Born in 1989, American violinist Benjamin Beilman is winning plaudits across the globe for his compelling and impassioned performances, his deep rich tone and searing lyricism. The Scotsman has described him as “a remarkable talent, delivering playing of rare insight and generosity, as captivating as it is gloriously entertaining” and the New York Times has praised his “handsome technique, burnished sound, and quiet confidence [which] showed why he has come so far so fast”.

During the Beethoven celebrations in 2020, Beilman will perform the Beethoven Concerto with the Budapest Festival Orchestra conducted by Janowski, the Wroclaw Philharmonic and their Music Director Guerrero on tour across Poland, the Orchestra Metropolitain (Montreal) with Han-Na Chang and with the Orchestre National du Capitole de Toulouse in Sokhiev’s closing concert as Musical Director. Other highlights in 19/20 include debuts with the Danish National Symphony, Gürzenich (Cologne), Tonkünstler (Vienna), Antwerp Symphony orchestras, in the US with the Utah Symphony and Minnesota orchestras, and his return to the London Chamber Orchestra to play/direct.

In past seasons, Beilman has performed with many major orchestras worldwide including the Rotterdam Philharmonic, London Philharmonic, Frankfurt Radio Symphony, Zurich Tonhalle, Sydney Symphony, San Francisco Symphony, Houston Symphony and Philadelphia Orchestra both at home and at Carnegie Hall. In recital and chamber music, Beilman performs regularly at the major halls across the world, including Carnegie Hall, Lincoln Center, Wigmore Hall, Louvre (Paris), Philharmonie (Berlin), Concertgebouw (Amsterdam), Bunka Kaikan (Tokyo) and at festivals he has performed at eg Verbier, Aix-en-Provence Easter, Prague Dvorak, Robeco Summer Concerts (Amsterdam), Music@Menlo, Marlboro and Seattle Chamber Music amongst others. In early 2018 he premiered a new work dedicated to the political activist Angela Davis written by Frederic Rzewski and commissioned by Music Accord which he has performed extensively across the US.

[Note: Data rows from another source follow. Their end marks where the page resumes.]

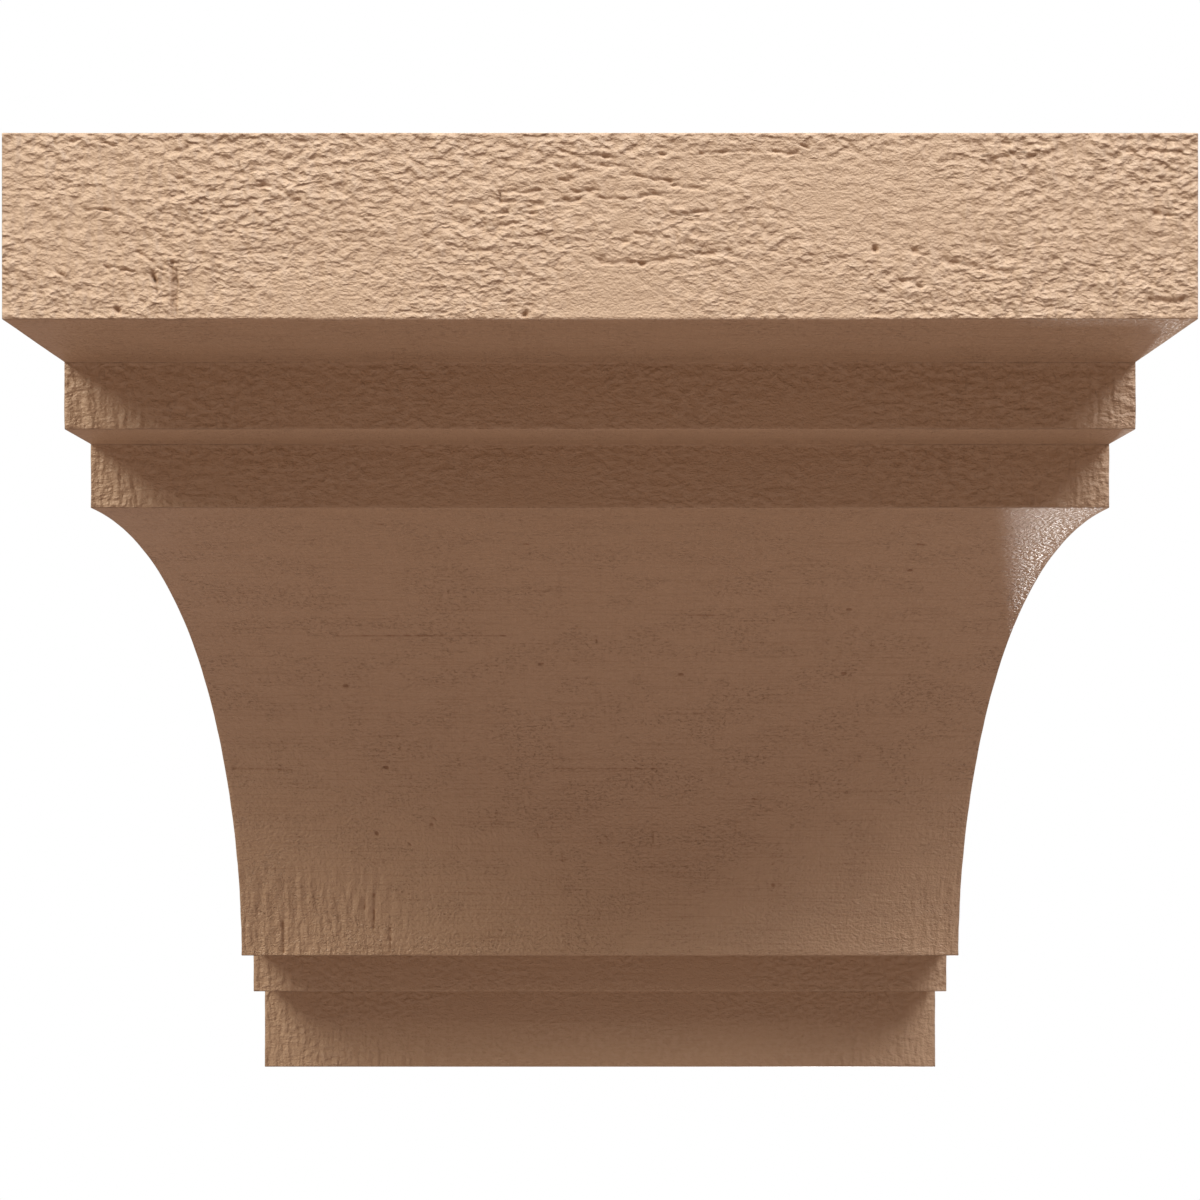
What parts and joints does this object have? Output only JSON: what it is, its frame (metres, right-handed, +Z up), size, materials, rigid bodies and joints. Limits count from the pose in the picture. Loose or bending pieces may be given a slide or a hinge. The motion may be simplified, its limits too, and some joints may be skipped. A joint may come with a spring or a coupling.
{
  "type": "urethane corbel",
  "caption": "Solid wall corbel with a deep square cap, stepped bands, a long cove and a stepped foot, in rough-sawn faux wood; it carries a shelf, mantel or beam.",
  "frame": {"origin": "centre of the flat back, where it meets the wall", "axes": "+Z up, +Y into the wall, so the corbel stands out towards -Y; +X to the right as seen from the front"},
  "size_m": [0.3048, 0.3048, 0.3048],
  "materials": {
    "primed_urethane": "matt tan factory primer over a rough-sawn wood texture moulded into the foam's dense skin"
  },
  "bodies": {
    "root": {"corbel_casting": "primed_urethane"}
  },
  "joints": []
}
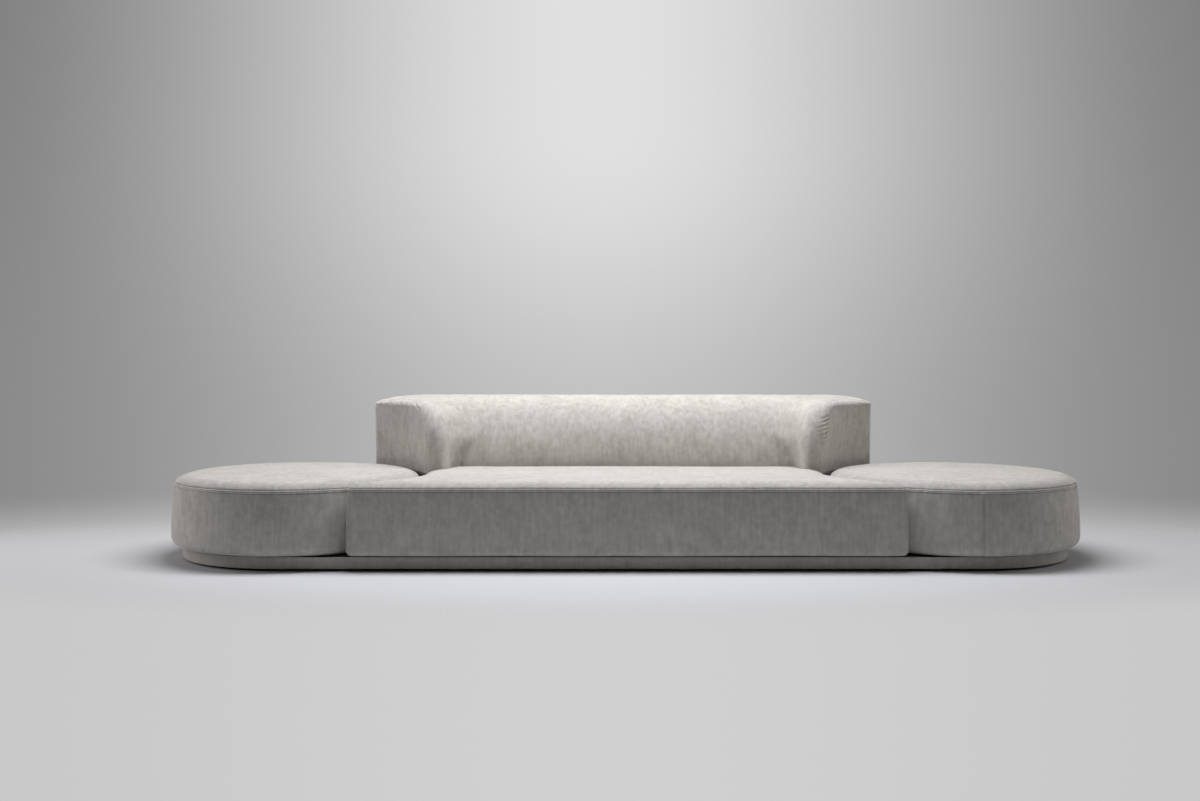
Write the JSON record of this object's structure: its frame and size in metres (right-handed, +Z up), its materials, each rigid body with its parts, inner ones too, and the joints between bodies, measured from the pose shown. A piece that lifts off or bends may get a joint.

Beilman studied with Almita and Roland Vamos at the Music Institute of Chicago, Ida Kavafian and Pamela Frank at the Curtis Institute of Music, and Christian Tetzlaff at the Kronberg Academy, and has received many prestigious accolades including a Borletti-Buitoni Trust Fellowship, an Avery Fisher Career Grant and a London Music Masters Award. He has an exclusive recording contract with Warner Classics and released his first disc ‘Spectrum’ for the label in 2016, featuring works by Stravinsky, Janáček and Schubert. Beilman plays the “Engleman” Stradivarius from 1709 generously on loan from the Nippon Music Foundation.